Rear loudspeakers: Loudspeakers positioned to the rear of the audience chamber can help to create rearward-origin reflections, enveloping reverberation, or sound objects intentionally placed behind the audience. In rooms with balconies, it can be prudent to add separate "rear" channels covering the main audience chamber, the balcony, and the under-balcony areas. Time delays are automatically calculated for acoustic reflections and sound objects into these loudspeakers based on their position and orientation.

Overhead loudspeakers: Overhead loudspeakers can be useful for adding a vertical (height) dimension to sound positioning, as well as creating a natural sense of overhead reflections. When adding overhead loudspeakers, we recommend a minimum coverage layout overlapping the -3 dB coverage contour of the adjacent loudspeaker(s) using A-weighted pink noise. Even though vertical "median-plane" localization is more difficult for the human auditory system, overhead reflections and reverberation are highly coveted in concert hall designs, and the introduction of vertical energy can greatly enhance active acoustics installations for traditional music.
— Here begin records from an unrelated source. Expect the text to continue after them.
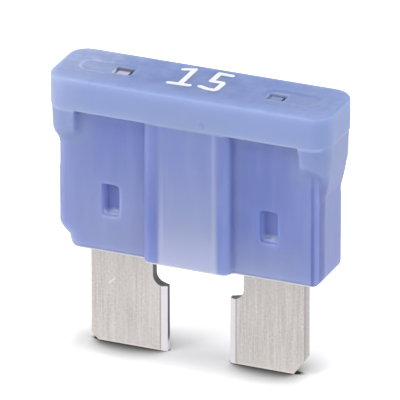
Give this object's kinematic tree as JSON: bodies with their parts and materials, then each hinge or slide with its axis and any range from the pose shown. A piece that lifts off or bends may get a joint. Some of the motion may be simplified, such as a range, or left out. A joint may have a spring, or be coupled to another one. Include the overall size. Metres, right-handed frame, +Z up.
{
  "type": "automotive blade fuse",
  "caption": "Flat plug-in fuse: a translucent light blue moulded housing with a wide head over one stamped tinned element whose flat blades point down.",
  "frame": {"origin": "midway between the two blades, at the level of their tips", "axes": "+X along the width of the head, +Y through its depth away from the front, +Z up from the blade tips to the top of the head"},
  "size_m": [0.019, 0.0052, 0.0188],
  "materials": {
    "housing_plastic": "translucent milky light blue moulding, satin",
    "tinned_metal": "matt tin plate, faint rolling streaks along the blades",
    "white_print": "flat white stamping foil"
  },
  "bodies": {
    "root": {"housing": "housing_plastic", "fuse_element": "tinned_metal", "rating_print": "white_print"}
  },
  "joints": []
}
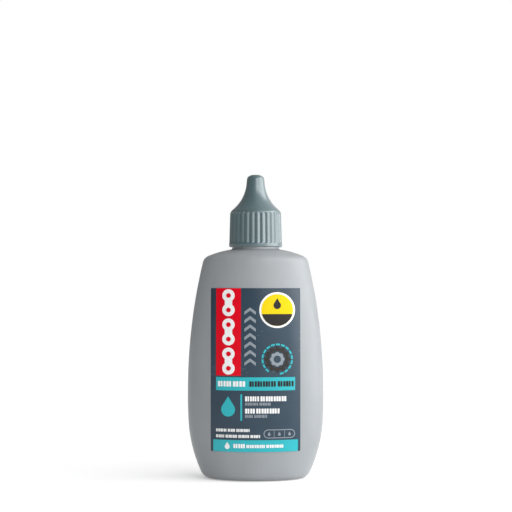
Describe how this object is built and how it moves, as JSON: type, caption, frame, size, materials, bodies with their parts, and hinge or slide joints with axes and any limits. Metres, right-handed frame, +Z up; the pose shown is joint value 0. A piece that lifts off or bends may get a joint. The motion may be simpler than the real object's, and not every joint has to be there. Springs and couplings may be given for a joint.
{
  "type": "chain lube bottle",
  "caption": "Flat oval squeeze bottle of chain lubricant with a dropper insert, a ribbed screw cap that ends in a tapered tip, and a printed front label.",
  "frame": {"origin": "centre of the base, on the surface that the bottle stands on", "axes": "+Z up along the neck, X along the width of the flat oval body, the label faces -Y"},
  "size_m": [0.0558, 0.0342, 0.1245],
  "materials": {
    "bottle_plastic": "satin blown polyethylene",
    "nozzle_plastic": "natural translucent polyethylene",
    "cap_plastic": "satin moulded polypropylene",
    "lubricant": "clear amber oil, seen only in section",
    "label_film": "printed film, satin varnish",
    "ink_red": "printed ink",
    "ink_white": "printed ink",
    "ink_teal": "printed ink",
    "ink_grey": "printed ink",
    "ink_yellow": "printed ink",
    "ink_charcoal": "printed ink"
  },
  "bodies": {
    "bottle": {"bottle": "bottle_plastic", "nozzle": "nozzle_plastic", "lubricant": "lubricant", "front_label": "label_film", "print_red": "ink_red", "print_white": "ink_white", "print_teal": "ink_teal", "print_grey": "ink_grey", "print_yellow": "ink_yellow", "print_charcoal": "ink_charcoal"},
    "cap": {"cap": "cap_plastic"}
  },
  "joints": [
    {"name": "cap_lift", "type": "slide", "parent": "bottle", "child": "cap", "axis": [0, 0, 1], "range_m": [0, 0.035]}
  ]
}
These channels are also useful for rendering certain cinematic surround formats or sound effects with overhead components.
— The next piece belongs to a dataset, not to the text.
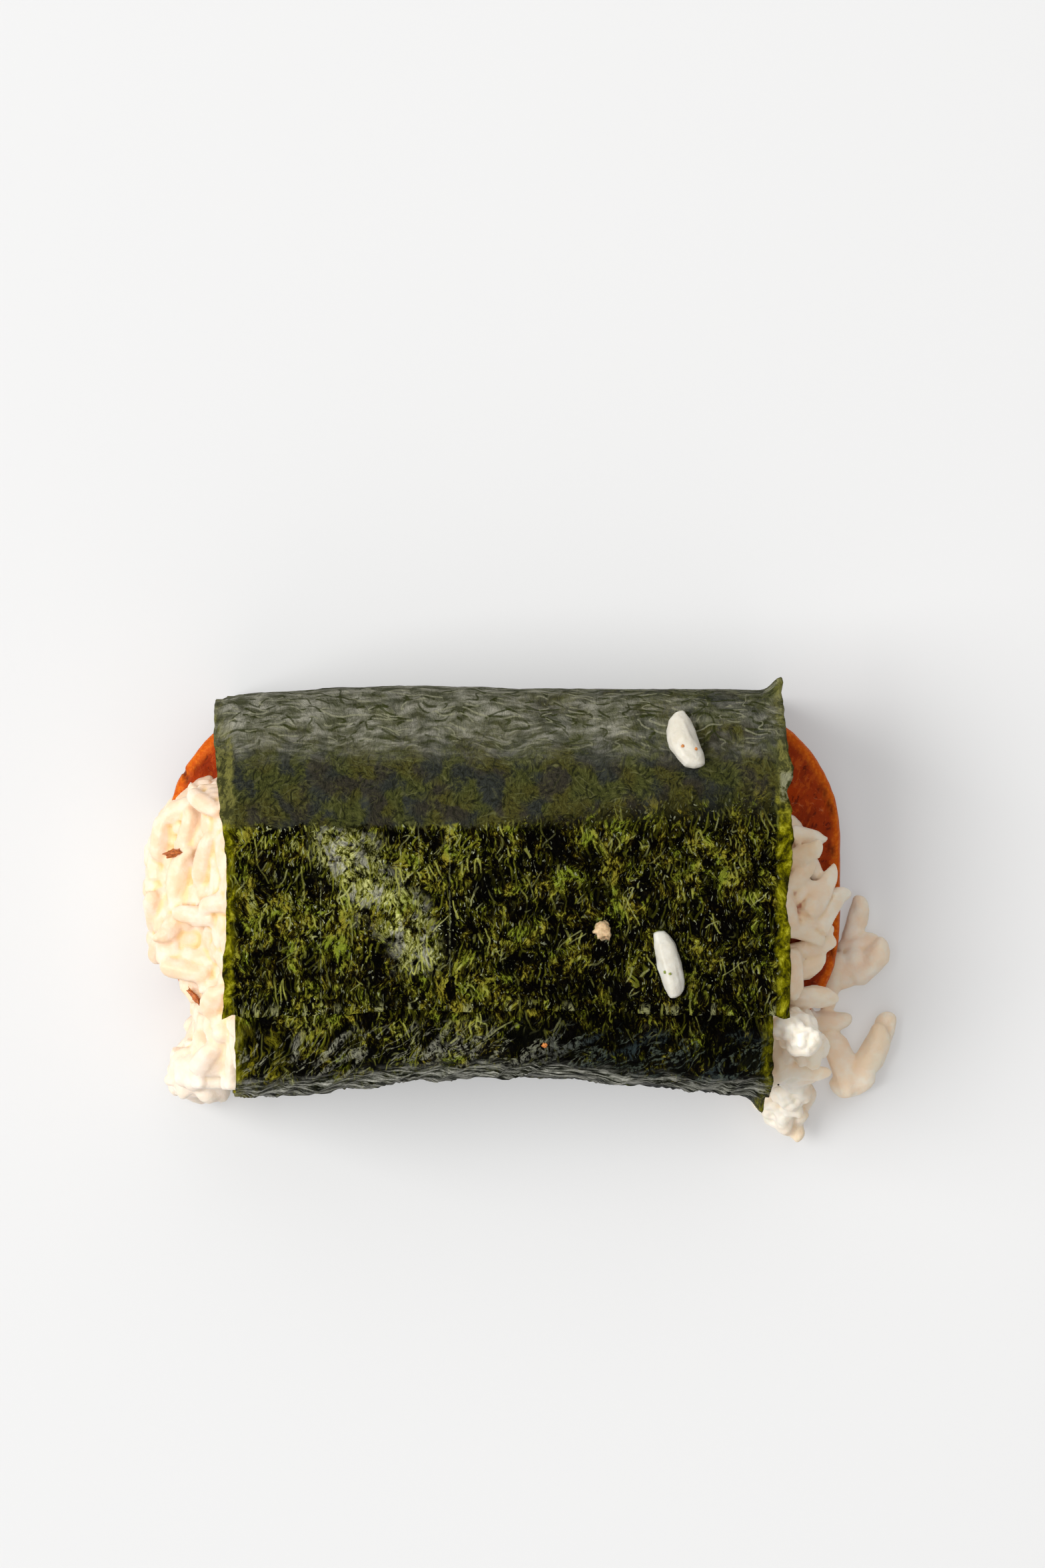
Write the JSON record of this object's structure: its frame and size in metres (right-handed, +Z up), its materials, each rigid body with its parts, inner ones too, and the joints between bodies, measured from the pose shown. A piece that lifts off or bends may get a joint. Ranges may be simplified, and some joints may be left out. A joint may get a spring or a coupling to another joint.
{
  "type": "luncheon meat musubi",
  "caption": "Pressed rice block on a rounded slice of luncheon meat, wound in a strip of nori lapped on top, with rice crumbling from both ends.",
  "frame": {"origin": "on the resting surface, under the middle of the whole", "axes": "+X along the slice of luncheon meat, +Z up, and the nori's outer end on top points to -Y"},
  "size_m": [0.107, 0.0656, 0.0372],
  "materials": {
    "luncheon_meat": "moist browned cut face",
    "cooked_rice": "moist satin",
    "nori": "damp and glossy, hazy at the far side"
  },
  "bodies": {
    "root": {"luncheon_meat": "luncheon_meat", "rice_block": "cooked_rice", "nori_wrap": "nori"}
  },
  "joints": []
}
Perimeter subwoofers: The bandwidth of the perimeter systems can be optionally extended by including subwoofers throughout the perimeter system. Subwoofers may be "spaced" along walls or ceilings to provide energy to sound sources emanating from those directions. We recommend a minimum +/-3 dB coverage criterion over the intended bandpass for subwoofer direct sound through the audience chamber for each "dimension".

SPL Requirements

Immersive loudspeaker systems should be "sized" similarly to that of a typical reinforcement or playback system. When dealing with a "stage-centric" design, each stage-front loudspeaker channel should be capable of the maximum SPL required in the audience chamber at high frequencies. Use the appropriately weighted pink noise or EIA-426B (music spectrum) in Fulcrum One to determine the maximum system output using the front channels.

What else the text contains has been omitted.